Vinyl Resurgence and Physical Goods: A Margin Boost for Labels
The revival of physical media has become a meaningful margin enhancer for UMG. In Q1 2026, the label’s gross margin expanded to 48.9%, up 120 basis points from Q1 2025, driven in part by higher-margin physical sales. Vinyl records now carry an average wholesale margin of 52%, compared to 38% for standard streaming royalties. Ware’s ‘Superbloom’ was released in multiple vinyl variants — including a translucent green edition and a signed test pressing — which sold through independent retailers within 72 hours of launch, per data from MusicWatch.
This trend is reshaping label investment strategies. UMG increased its capital allocation to physical production by 19% in Q1 2026, reversing a multi-year decline. “We’re not just pressing records — we’re rebuilding direct-to-consumer channels,” said UMG CEO Sir Lucian Grainge during the Q1 earnings call on April 17, 2026. “The vinyl boom allows us to capture more value per unit and strengthen relationships with independent stores, which remain vital for artist development.”
Streaming Economics and the Long-Tail Value of Mid-Tier Artists
Despite the headline focus on superstars, UMG’s streaming revenue is increasingly powered by mid-tier and legacy catalog. In Q1 2026, 68% of UMG’s streaming plays came from tracks outside the top 100 global chart — a figure up from 62% in 2024. Artists like Ware benefit from algorithmic placement on mood- and genre-specific playlists (e.g., ‘Late Night Jazz’, ‘Acoustic Covers’) that generate consistent, low-volatility streams.

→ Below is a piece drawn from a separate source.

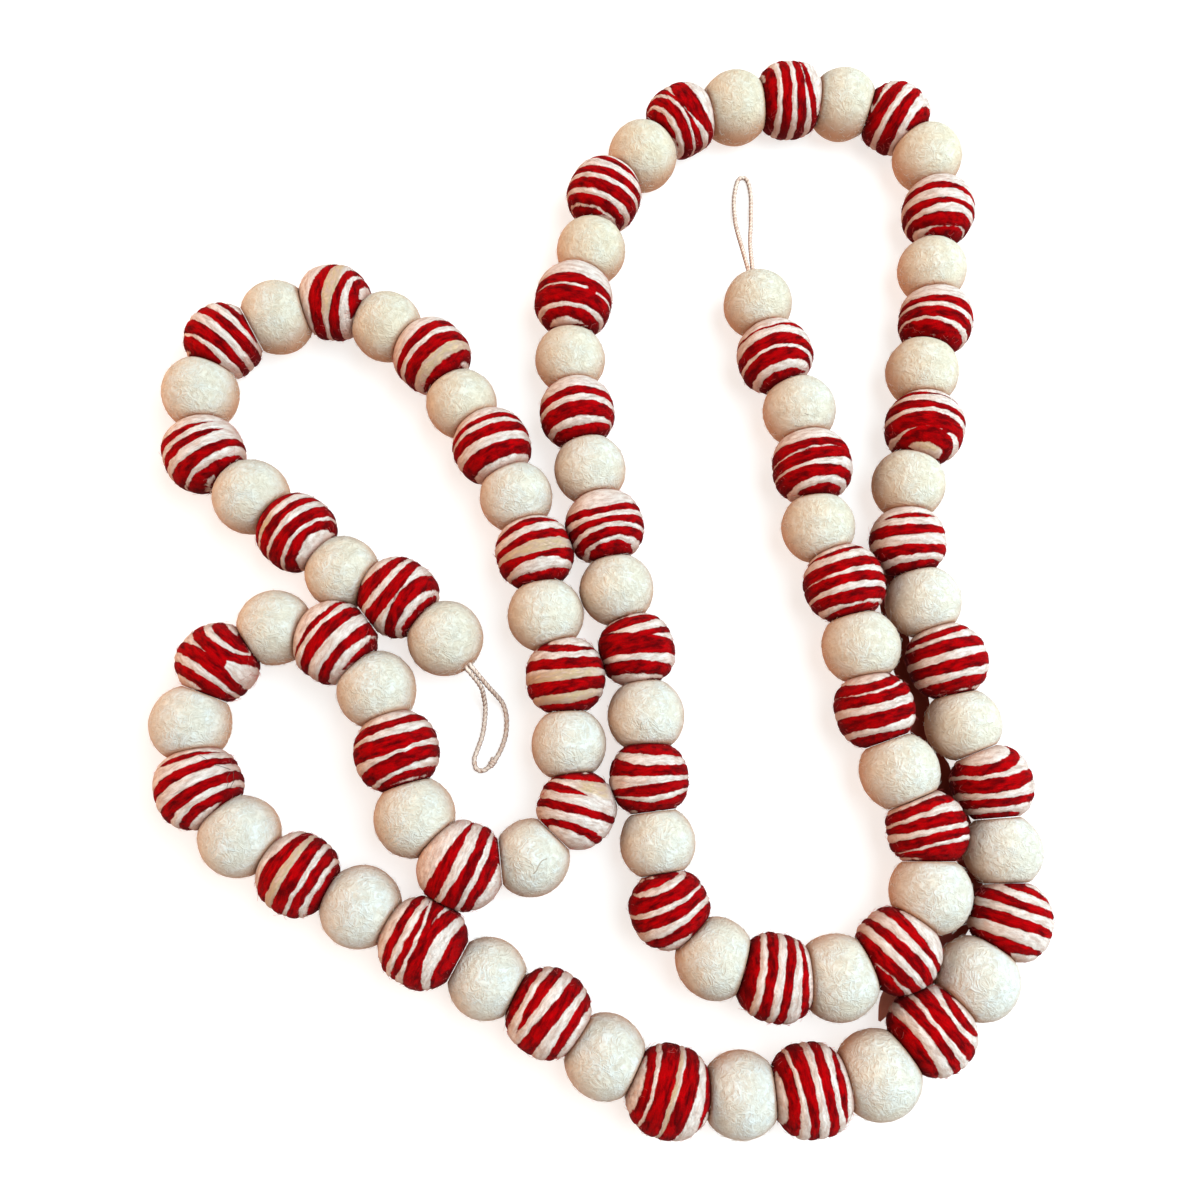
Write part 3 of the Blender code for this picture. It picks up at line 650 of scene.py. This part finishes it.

“The long tail isn’t just about depth — it’s about predictability,” said Reuters media editor David McGowan in an April 18, 2026 interview. “Labels now treat artist catalogs like bond portfolios: low yield, low volatility, but essential for balance sheet stability. Ware’s ‘Superbloom’ may not trend on TikTok, but it shows up reliably in ‘Focus Flow’ and ‘Sunday Soul’ playlists — and that has real dollar value over time.”
Competitive Context: How UMG’s Strategy Differs from Warner and Sony
While UMG leans into vinyl and catalog depth, Warner Music Group (WMG) reported a 9.4% YoY increase in streaming revenue but a 3.1% decline in physical sales during Q1 2026, suggesting a heavier reliance on digital-first releases. Sony Music Entertainment (SME) saw flat physical growth but outperformed in sync licensing, with TV and film placements up 18% YoY. UMG’s balanced approach — combining streaming growth, vinyl revival, and sync opportunities — gave it the highest composite revenue growth among the three majors.
| Metric | UMG (Q1 2026) | WMG (Q1 2026) | SME (Q1 2026) |
|---|---|---|---|
| Total Revenue | €2.48B | €1.82B | €1.91B |
| Streaming Revenue YoY | +8.1% | +9.4% | +6.7% |
| Physical Sales YoY | +14.7% | -3.1% | +0.8% |
| Gross Margin | 48.9% | 45.2% | 46.5% |
The Takeaway: Niche Artists as Anchors in a Volatile Streaming Market
Jessie Ware’s ‘Superbloom’ is not a market-moving event in isolation — but it exemplifies a critical layer of UMG’s resilience strategy. In an era where hit-driven volatility can swing quarterly results, the label’s investment in artist development, physical formats, and evergreen catalog provides a stabilizing counterweight. As streaming maturation continues and advertising-supported models face scrutiny, labels that can monetize depth — not just breadth — will hold a structural advantage. For investors, UMG’s ability to grow revenue while expanding margins signals effective execution in a transitional market.
Disclaimer: The information provided in this article is for educational and informational purposes only and does not constitute financial advice.